Ionization energy is the energy required to remove an electron from an atom in the gas phase. The ionization energy of gold is \(890.1 \mathrm{kJ} / \mathrm{mol} .\) Is light with a wavelength of \(225 \mathrm{nm}\) capable of ionizing a gold atom (removing an electron) in the gas phase? ( 1 mol gold \(=6.022 \times 10^{23}\) atoms gold.)

Calculate the de Broglie wavelength for each of the following. a. an electron with a velocity \(10 . \%\) of the speed of light b. a tennis ball \((55 \mathrm{g})\) served at \(35 \mathrm{m} / \mathrm{s}(\sim 80 \mathrm{mi} / \mathrm{h})\)

Neutron diffraction is used in determining the structures of molecules. a. Calculate the de Broglie wavelength of a neutron moving at \(1.00 \%\) of the speed of light. b. Calculate the velocity of a neutron with a wavelength of \(75 \mathrm{pm}\left(1 \mathrm{pm}=10^{-12} \mathrm{m}\right)\)

A particle has a velocity that is \(90 . \%\) of the speed of light. If the wavelength of the particle is \(1.5 \times 10^{-15} \mathrm{m},\) what is the mass of the particle?

Calculate the velocities of electrons with de Broglie wavelengths of \(1.0 \times 10^{2} \mathrm{nm}\) and \(1.0 \mathrm{nm} .\)

Calculate the wavelength of light emitted when each of the following transitions occur in the hydrogen atom. What type of electromagnetic radiation is emitted in each transition? a. \(n=3 \rightarrow n=2\) b. \(n=4 \rightarrow n=2\) c. \(n=2 \rightarrow n=1\)

Calculate the wavelength of light emitted when each of the following transitions occur in the hydrogen atom.
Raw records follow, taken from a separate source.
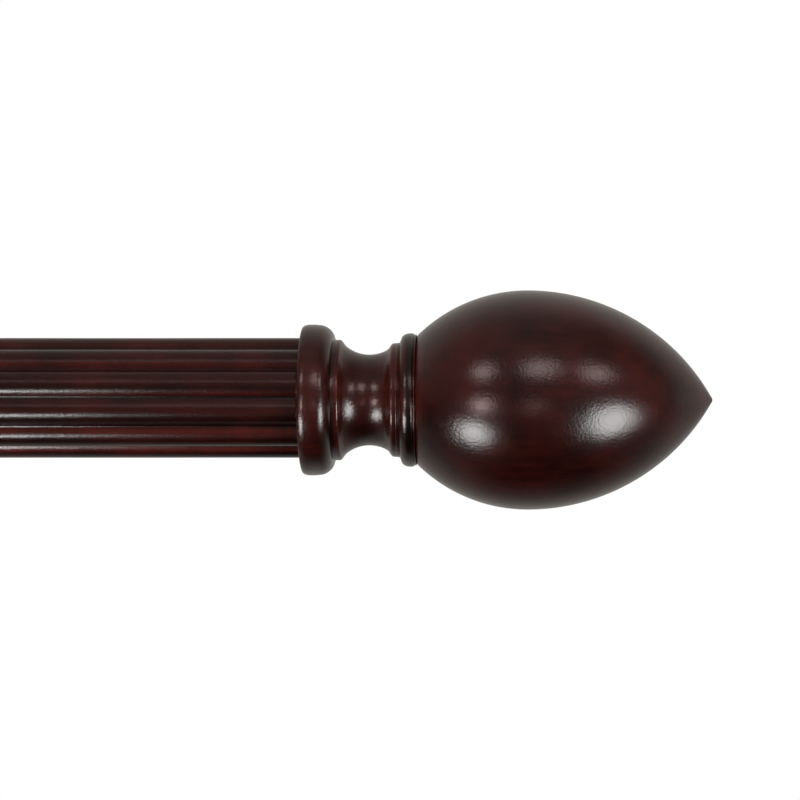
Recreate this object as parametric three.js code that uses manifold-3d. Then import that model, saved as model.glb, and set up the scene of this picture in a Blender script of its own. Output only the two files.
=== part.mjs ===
// A reeded wooden curtain pole with two turned finials and two turned wall brackets.
//
// Units are millimetres. X runs along the pole, -Y points away from the wall, +Z is up.
// The origin lies on the wall, midway between the brackets and level with the pole's axis.

import * as THREE from 'three';
import { mergeVertices } from 'three/addons/utils/BufferGeometryUtils.js';
import Module from 'manifold-3d';

const wasm = await Module();
wasm.setup();

// ---------------------------------------------------------------- driving dimensions

const GAP = 0.3; // between pieces that touch on the real object
const PROJECTION = 89; // wall to pole axis
const BRACKET_SPACING = 300;

const POLE_LENGTH = 610;
const REEDS = 12;
const REED_RADIUS = 4.43;
const REED_CIRCLE = 13.07; // the reeds' centres lie on this radius
const REED_STEPS = 4;

const FLANGE_RADIUS = 21.62;
const FLANGE_EDGE = { along: 1.55, radial: 1.15 }; // the rounding next to the pole
const SHOULDER = { at: 4.03, along: 4.63, radial: 3.91 }; // the long rounding on the other side
const STEP_RADIUS = 17.27;
const STEP_AT = 8.72;
const STEP_END = 11.3;
const NECK_RADIUS = 13.03;
const COVE_RADIUS = 10.5;
const NECK_AT = 18.95; // from the finial's face to its narrowest place
const BEAD_RADIUS = 16.36;
const BEAD_AT = 25.8;
const BEAD_END = 27.6;
const RING_RADIUS = 19.11;
const RING_AT = 30.58;
const RING_ROUND = { along: 2.45, radial: 1.75 };
const SEAM_AT = 32.58; // the bulb is a piece of its own, from here to the tip
const SEAM_RADIUS = 18.55;
const BULB_RADIUS = 31.4;
const BULB_AT = 64.26;
const BULB_BACK_CURVE = 45.1;
const BULB_NOSE_CURVE = 60.73;
const NOSE_RADIUS = 0.9; // where the blunt tip starts
const FINIAL_LENGTH = 117.3;

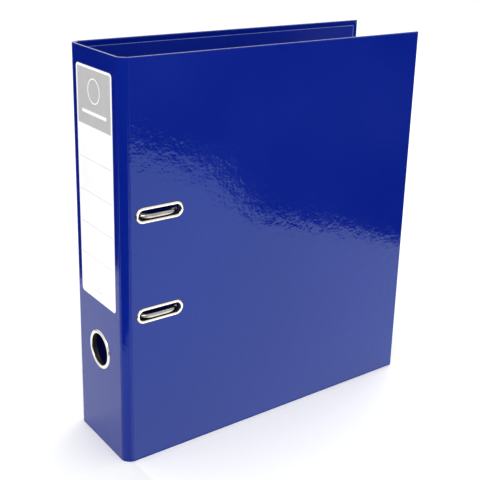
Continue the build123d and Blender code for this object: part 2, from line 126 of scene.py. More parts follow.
laminate, tree, shader, place = surface(
    "blue_gloss_laminate", (0.0012, 0.0092, 0.190), (0.0020, 0.0120, 0.214), 0.10, 0.025, 9.0
)
film_tint = (0.46, 0.68, 1.0, 1.0)
shader.inputs["Specular Tint"].default_value = film_tint
waves = grain(tree, shader, place, scale=13.0, height=0.0002, detail=1.0)
ripples = grain(tree, shader, place, scale=125.0, height=0.00018, detail=3.0, under=waves)
grain(tree, shader, place, scale=420.0, height=0.00006, detail=1.0, under=ripples)


def finished(name, mesh_maker, material, body=None, sharp_angle=35.0):
    """Turns a bmesh into a shaded piece, and rides it on a body when one is given."""
    mesh = bpy.data.meshes.new(name)
    mesh_maker.to_mesh(mesh)
    mesh_maker.free()
    for face in mesh.polygons:
        face.use_smooth = True
    mesh.set_sharp_from_angle(angle=math.radians(sharp_angle))
    mesh.materials.append(material)
    piece = bpy.data.objects.new(name, mesh)
    bpy.context.scene.collection.objects.link(piece)
    if body:
        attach(piece, body)
    return piece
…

What type of electromagnetic radiation is emitted in each transition? a. \(n=4 \rightarrow n=3\) b. \(n=5 \rightarrow n=4\) c. \(n=5 \rightarrow n=3\)

Calculate the longest and shortest wavelengths of light emitted by electrons in the hydrogen atom that begin in the \(n=6\) state and then fall to states with smaller values of \(n\).

Assume that a hydrogen atom's electron has been excited to the \(n=5\) level. How many different wavelengths of light can be emitted as this excited atom loses energy?